Susan L. Taylor, Trinidad and Tobago – Caribbean-American Woman of Influence

Journalist and editor Susan L. Taylor was born in 1946 in Harlem in New York City. Her mother was from Trinidad and Tobago, and her father was from St. Kitts. She was raised in East Harlem where her father owned a clothing store. The family moved to Queens when she was in her teens. Taylor is best known as the editor-in-chief of Essence magazine. She went to work for Essence, a magazine for Black women, in 1970, the year it was founded. She first worked as a freelance fashion and beauty editor. She attended night school in the 1980s and had received a BA from Fordham University by the time she became editor-in-chief in 1981. During her tenure, she succeeded in building the Essence brand. She was the executive producer and host of “Essence, the Television Program,” an interview show that was broadcast on over 50 stations for four years in the Eighties, and in the 1990s, she launched Essence Books. She remained editor-in-chief until 2000 when she was promoted to publications director.

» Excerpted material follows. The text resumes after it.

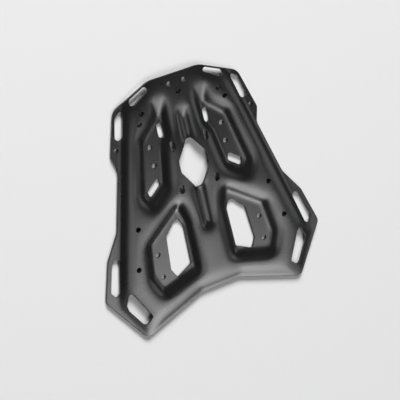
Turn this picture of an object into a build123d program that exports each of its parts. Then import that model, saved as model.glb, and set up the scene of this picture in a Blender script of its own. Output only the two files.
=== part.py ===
"""Motorcycle luggage rack: one plate pressed from sheet metal.

The raised face lies at height 0 and everything else is pressed down from it: the rim
with its lashing slots, four pockets and three grooves. +Y is the rider's end and +X
the right-hand side. All sizes are in millimetres.
"""
from build123d import *
from math import atan, hypot, tan
import os

os.makedirs("parts", exist_ok=True)

# The sheet and the radii of its bends, measured on the upper side
sheet = 4.0
rim_bend = 12.0
foot_bend = 6.0
pocket_mouth_bend = 15.0
pocket_floor_bend = 5.0
groove_mouth_bend = 7.0
groove_floor_bend = 3.0

# How far the pressed forms reach below the raised face
rim_drop = 6.5
pocket_depth = 8.0
groove_depth = 5.0

# How far each wall runs sideways on its way down
pocket_run = 9.0
groove_run = 4.7
front_rim_run = 16.0
side_rim_run = 9.0
corner_rim_run = 26.0
rear_rim_run = 17.0
neck_ramp_run = 27.0
groove_ramp_run = 17.0

# Radii of the forms' corners, seen from above
rim_corner = 16.0
pocket_corner = 11.0
jog_corner = 26.0
groove_corner = 2.5

# Outline, right half, from the rider's end to the rear: x, y and corner radius
front_edge = 85.2
rear_edge = -217.0
outline_half = [
    (37.5, front_edge, 35.0),
    (93.5, 60.0, 17.0),
    (111.2, 3.5, 6.0),
    (105.6, -17.0, 14.0),
    (127.9, -95.4, 22.0),
    (150.5, -129.5, 15.0),
    (167.0, -181.6, 10.0),
    (122.0, -249.6, 9.0),
    (29.7, rear_edge, 30.0),
]

# The raised face, right half, and the run of the rim wall after each corner
raised_half = [
    (72.6, 55.3, side_rim_run),
    (134.7, -170.7, corner_rim_run),
    (105.4, -225.2, rear_rim_run),
    (32.7, -199.5, rear_rim_run),
]
raised_front = 101.2

# Floors of the right-hand pockets
upper_floor = [
    (25.9, 110.0),
    (28.5, 110.0),
    (36.5, 33.0),
    (61.5, 10.5),
    (78.5, -62.0),
    (71.0, -75.3),
    (49.0, -57.7),
    (39.5, -6.0),
    (29.5, 11.0),
]
lower_floor = [
    (36.9, -91.0),
    (87.0, -128.5),
    (93.0, -171.5),
    (83.0, -195.0),
    (31.5, -181.0),
    (30.5, -114.0),
]
neck_foot = 35.0

# Grooves on the centre line
groove_floor = [(-4.4, 90.0), (4.4, 90.0), (4.0, -127.0), (-4.0, -127.0)]
groove_foot = 25.0

# Windows, right half or right-hand one, and the radius of their corners
window_corner = 4.0
centre_window_half = [(4.4, -5.7), (21.8, -30.6), (21.8, -46.6), (4.5, -73.4)]
upper_window = [(53.8, -43.2), (72.7, -57.5), (69.5, -68.0), (51.8, -54.3)]
lower_window = [
    (39.0, -107.8),
    (45.5, -108.2),
    (61.3, -125.1),
    (65.6, -171.5),
    (58.5, -185.1),
    (35.2, -173.3),
    (33.8, -118.0),
]

# Lashing slots in the rim, right-hand side, front to rear
slot_corner = 2.6
lashing_slots = [
    [(41.3, 74.0), (41.3, 77.2), (47.5, 80.0), (68.6, 69.4), (71.0, 62.0), (66.1, 59.3)],
    [(80.8, 54.9), (83.3, 58.6), (93.2, 50.9), (100.0, 24.6), (94.4, 20.1), (89.1, 23.6)],
    [
        (134.6, -133.9),
        (139.3, -128.3),
        (146.2, -134.9),
        (157.0, -171.2),
        (150.8, -180.8),
        (145.1, -176.0),
    ],
    [
        (128.3, -182.6),
        (134.0, -179.0),
        (140.6, -195.0),
        (138.9, -203.3),
        (123.7, -228.2),
        (119.0, -230.6),
        (109.0, -221.5),
    ],
]

# Bolt holes, right-hand ones: x, y
bolt_hole = 6.5
raised_holes = [(11.0, 72.6), (57.6, 46.6), (64.2, 34.0), (100.7, -99.8), (113.5, -152.6)]
floor_holes = [(54.4, -1.7), (54.4, -27.2), (79.1, -144.8), (79.1, -176.5)]
ear_hole = (102.0, 9.0)
centre_hole = (0.0, 59.9)

# Long holes, right-hand ones: centre x, centre y, length along Y, width
long_holes = [(25.1, -8.7, 13.5, 6.2), (26.9, -68.3, 12.0, 6.2), (34.5, 15.5, 20.0, 8.0)]

# Room around the plate that the forming and cutting shapes reach into
clear = 8.0
below = 40.0
surround = 400.0


def moved_out(points, amounts):
    """The polygon whose edges lie further out, each by its own amount."""
    count = len(points)
    turn = sum(
        points[i - 1][0] * points[i][1] - points[i][0] * points[i - 1][1] for i in range(count)
    )
    side = 1 if turn > 0 else -1
    lines = []
    for i in range(count):
        (x0, y0), (x1, y1) = points[i], points[(i + 1) % count]
        length = hypot(x1 - x0, y1 - y0)
        nx, ny = side * (y1 - y0) / length, side * (x0 - x1) / length
        lines.append((nx, ny, nx * x0 + ny * y0 + amounts[i]))
    corners = []
    for i in range(count):
        a0, b0, c0 = lines[i - 1]
        a1, b1, c1 = lines[i]
        det = a0 * b1 - a1 * b0
        corners.append(((c0 * b1 - c1 * b0) / det, (a0 * c1 - a1 * c0) / det))
    return corners


def both_halves(half):
    """A right half and its mirror image, as one closed list of points."""
    return half + [(-x, y) for x, y in reversed(half)]


def bend_shift(drop, run, depth):
    """How far a bend line moves towards the higher face, at a depth inside the sheet."""
    return depth * tan(atan(drop / run) / 2)


def walls_between(lower, low, upper, high):
    """A solid with straight walls from one polygon up to another."""
    bottom = [(x, y, low) for x, y in lower]
    top = [(x, y, high) for x, y in upper]
    rings = [bottom, top]
    for i in range(len(bottom)):
        rings.append([bottom[i - 1], bottom[i], top[i], top[i - 1]])
    return Solid(Shell([Face(Wire.make_polygon(ring)) for ring in rings]))


def turns_inwards(points, i):
    """True where the polygon, listed clockwise, has an inward corner."""
    (xa, ya), (xb, yb), (xc, yc) = points[i - 1], points[i], points[(i + 1) % len(points)]
    return (xb - xa) * (yc - yb) > (yb - ya) * (xc - xb)


def pocket_tool(floor, drop, run, corner, bend, depth, ramp_foot=None, ramp_run=None):
    """What a pocket takes away from the sheet's upper side, or from its lower side.

    A ramp, where there is one, rises forwards from its foot and replaces the front wall.
    """
    low = moved_out(floor, [bend_shift(drop, run, depth)] * len(floor))
    high = moved_out(low, [run * (drop + depth + clear) / drop] * len(floor))
    base = -drop - depth
    with BuildPart() as tool:
        add(walls_between(low, base, high, clear))
        for i in range(len(low)):
            x, y = (low[i][0] + high[i][0]) / 2, (low[i][1] + high[i][1]) / 2
            middle = Vector(x, y, (base + clear) / 2)
            radius = jog_corner - depth if turns_inwards(floor, i) else corner + depth
            if ramp_foot is None or floor[i][1] < ramp_foot:
                fillet(tool.edges().sort_by_distance(middle)[0], radius=radius)
        if ramp_foot is not None:
            slope = Plane(origin=(0, ramp_foot, -drop), x_dir=(1, 0, 0), z_dir=(0, -drop, ramp_run))
            split(bisect_by=slope.offset(-depth), keep=Keep.TOP)
            front = tool.faces().sort_by(Axis.Y)[-1]
            bends = tool.faces().sort_by(Axis.Z)[0].edges() + front.edges()
            bends = bends.filter_by_position(Axis.Z, base - 1, clear - 0.01)
        else:
            bends = tool.faces().sort_by(Axis.Z)[0].edges()
        fillet(ShapeList(set(bends)), radius=bend + depth)
    return tool.part


def mouths(form):
    """The edges round every pocket that opens in the form's highest face."""
    edges = ShapeList()
    for wire in form.faces().sort_by(Axis.Z)[-1].inner_wires():
        edges += wire.edges()
    return edges


def pressed_form(depth):
    """Everything under the sheet's upper side, or under its lower side."""
    top = -depth
    foot = -rim_drop - depth
    right = [(0.0, raised_front)] + [(x, y) for x, y, run in raised_half]
    runs = [front_rim_run] + [run for x, y, run in raised_half]
    crease = right + [(-x, y) for x, y in reversed(right[1:])]
    wall_runs = runs + [run for run in reversed(runs[:-1])]
    shifts = [bend_shift(rim_drop, run, depth) for run in wall_runs]
    high = moved_out(crease, [-shift for shift in shifts])
    low = moved_out(high, wall_runs)
    pocket = (pocket_depth, pocket_run, pocket_corner, pocket_floor_bend, depth)
    lower = pocket_tool(lower_floor, *pocket)
    upper = pocket_tool(upper_floor, *pocket, neck_foot, neck_ramp_run)
    shallow = (groove_depth, groove_run, groove_corner, groove_floor_bend, depth)
    groove = pocket_tool(groove_floor, *shallow, groove_foot, groove_ramp_run)
    with BuildPart() as form:
        add(walls_between(low, foot, high, top))
        for i in range(len(low)):
            x, y = (low[i][0] + high[i][0]) / 2, (low[i][1] + high[i][1]) / 2
            middle = Vector(x, y, (foot + top) / 2)
            radius = rim_corner + depth if turns_inwards(crease, i) else rim_corner - depth
            fillet(form.edges().sort_by_distance(middle)[0], radius=radius)
        fillet(form.faces().sort_by(Axis.Z)[-1].edges(), radius=rim_bend - depth)
        with BuildSketch(Plane.XY.offset(foot)):
            Rectangle(2 * surround, 2 * surround)
        extrude(amount=-below)
        feet = form.edges().filter_by_position(Axis.Z, foot, foot)
        feet = feet.filter_by_position(Axis.X, 1 - surround, surround - 1)
        feet = feet.filter_by_position(Axis.Y, 1 - surround, surround - 1)
        fillet(feet, radius=foot_bend + depth)
        for tool in [upper, mirror(upper, about=Plane.YZ), lower, mirror(lower, about=Plane.YZ)]:
            add(tool, mode=Mode.SUBTRACT)
        fillet(mouths(form), radius=pocket_mouth_bend - depth)
        around_pockets = mouths(form)
        add(groove, mode=Mode.SUBTRACT)
        fillet(mouths(form) - around_pockets, radius=groove_mouth_bend - depth)
    return form.part


def rounded_window(points, radius):
    """A window's outline with rounded corners."""
    with BuildSketch() as window:
        with BuildLine():
            FilletPolyline(*points, radius=radius, close=True)
        make_face()
    return window.sketch


with BuildSketch() as outline:
    with BuildLine():
        corners = outline_half + [(-x, y, radius) for x, y, radius in reversed(outline_half)]
        FilletPolyline(
            *[(x, y) for x, y, radius in corners],
            radius=[radius for x, y, radius in corners],
            close=True,
        )
    make_face()

with BuildPart() as pressed_plate:
    add(outline.sketch)
    extrude(amount=below / 2, both=True)
    add(pressed_form(0.0), mode=Mode.INTERSECT)
    add(pressed_form(sheet), mode=Mode.SUBTRACT)
    with BuildSketch(Plane.XY):
        add(rounded_window(both_halves(centre_window_half), window_corner))
        for points in [upper_window, lower_window] + lashing_slots:
            window = rounded_window(points, slot_corner)
            add(window)
            mirror(window, about=Plane.YZ)
        for x, y in raised_holes + floor_holes + [ear_hole]:
            with Locations((x, y), (-x, y)):
                Circle(bolt_hole / 2)
        with Locations(centre_hole):
            Circle(bolt_hole / 2)
        for x, y, length, width in long_holes:
            with Locations((x, y), (-x, y)):
                SlotOverall(length, width, rotation=90)
    extrude(amount=below / 2, both=True, mode=Mode.SUBTRACT)

# The origin is the middle of the plate at the height of the surface that it rests on
box = pressed_plate.part.bounding_box()
with BuildPart() as rack_plate:
    with Locations((0, -box.center().Y, -box.min.Z)):
        add(pressed_plate.part)

rack_plate.part.label = "rack_plate"
export_step(rack_plate.part, "parts/rack_plate.step")
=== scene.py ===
"""A motorcycle luggage rack on pale studio paper.

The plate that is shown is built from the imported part: its heights are read from above, its
bends are made as soft as pressed sheet has them, and its cut edges are broken.
"""
import math

import bmesh
import bpy
import numpy as np
from mathutils import Matrix, Quaternion, Vector
from mathutils.bvhtree import BVHTree
from mathutils.geometry import delaunay_2d_cdt


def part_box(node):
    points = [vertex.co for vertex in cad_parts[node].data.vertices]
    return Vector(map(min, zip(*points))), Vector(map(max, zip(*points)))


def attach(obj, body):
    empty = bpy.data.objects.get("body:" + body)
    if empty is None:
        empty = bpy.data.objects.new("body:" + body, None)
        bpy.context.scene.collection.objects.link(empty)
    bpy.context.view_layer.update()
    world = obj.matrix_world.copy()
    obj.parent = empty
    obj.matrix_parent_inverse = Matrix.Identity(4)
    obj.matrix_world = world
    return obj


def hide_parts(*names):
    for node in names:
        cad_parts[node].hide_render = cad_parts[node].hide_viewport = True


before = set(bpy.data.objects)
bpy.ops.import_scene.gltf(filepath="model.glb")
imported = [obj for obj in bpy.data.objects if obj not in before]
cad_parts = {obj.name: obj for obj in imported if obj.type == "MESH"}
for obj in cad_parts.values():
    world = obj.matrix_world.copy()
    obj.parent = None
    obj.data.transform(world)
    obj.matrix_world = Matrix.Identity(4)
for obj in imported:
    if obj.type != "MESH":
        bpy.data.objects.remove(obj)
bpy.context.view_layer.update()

scene = bpy.context.scene
scene.view_settings.view_transform = "Standard"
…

In 2008, she left Essence to concentrate on her nonprofit organization, the National Cares Mentoring Movement. She is also the author of four books, including “In the Spirit, which expanded some of her writings in her column of the same name. She is a staunch supporter of mentoring and has been in demand as a public speaker on this issue. In 1999, Taylor became the first Black woman to win the highest honor in the magazine industry, the Henry Johnson Fisher Award from the Magazine Publishers of America. Her other honors include induction into the American Society of Magazine Editors Hall of Fame in 2002, the Candace Award from the National Coalition of 100 Black Women in 1986, the Matrix Award from New York Women in Communications in 1987, and the Exceptional Woman in Publishing Award from Exceptional Women in Publishing in 2003. She received the President’s Award from the NAACP in 2006 and was named an honorary member of the Delta Sigma Theta sorority in 2013. In 1994, American Libraries called Taylor “the most influential Black woman in journalism today.”